The European Plate Observing System (EPOS) is a pan-European distributed Research Infrastructure for solid Earth science to support a safe and sustainable society. Through the integration of National research infrastructures and data, EPOS will allow scientists to make a step change in developing new geo-hazards and geo-resources concepts and Earth science applications to help address key societal challenges. The EPOS RIs are grouped in Thematic Core Services (TCS) that represent specific communities, such as seismology, volcanic observatories, near fault observatories, GNSS and satellite data. EPOS Integrated Core Service (ICS) will provide harmonized and integrated access to data, products, services and software made available by each TCS, in order to allow users to easily access facilities belonging to different domains of solid Earth science.

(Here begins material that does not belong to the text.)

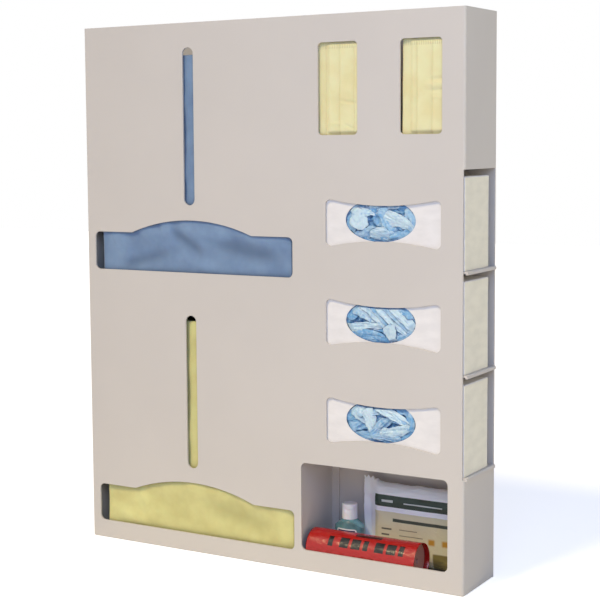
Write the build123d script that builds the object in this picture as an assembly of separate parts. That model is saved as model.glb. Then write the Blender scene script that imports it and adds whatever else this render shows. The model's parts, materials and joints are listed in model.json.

CNR-IREA is an Italian service provider of EPOS whose portfolio includes satellite Earth Observation services aimed at generating value-added products for Solid Earth applications and natural disaster analysis, prevention and mitigation. In particular, EPOS scientists can benefit from the on-demand EPOSAR service that implements an advanced Differential Synthetic Aperture Radar (SAR) Interferometry (DInSAR) technique, referred to as Parallel Small Baseline Subset (P-SBAS) approach [2][3], to detect Earth surface displacements with sub-centimetre accuracy [4]. The P-SBAS approach allows the generation of surface deformation time series and velocity maps by processing in a parallel and efficient way SAR dataset consisting of tens or hundreds of images acquired over the same investigated area [5][6]. EPOSAR outputs are extremely effective to investigate natural (earthquakes, volcanic unrests, landslides) and/or man-made (tunnelling excavations, aquifer exploitation, oil and gas storage and extraction, infrastructures monitoring) hazards. The geo-scientist exploits the displacement information generated by the EPOSAR service to investigate the trigger factors of the phenomenon; accordingly surface displacements are largely used, for example, to model the source mechanism of an earthquake, the magmatic chamber of a volcano or the structural behaviour of a dam.
EPOSAR can be accessed via the ESA’s Geohazards Exploitation Platform (GEP) [7]. GEP is a platform that transparently offers scalable and parallel processing/analysis tools over pre-loaded satellite big datasets. Scientists can integrate their applications, i.e. analysis algorithms/chains like P-SBAS above for EPOSAR, and make them available as-a-service through the GEP geo-browser (Fig. 3) to other scientists.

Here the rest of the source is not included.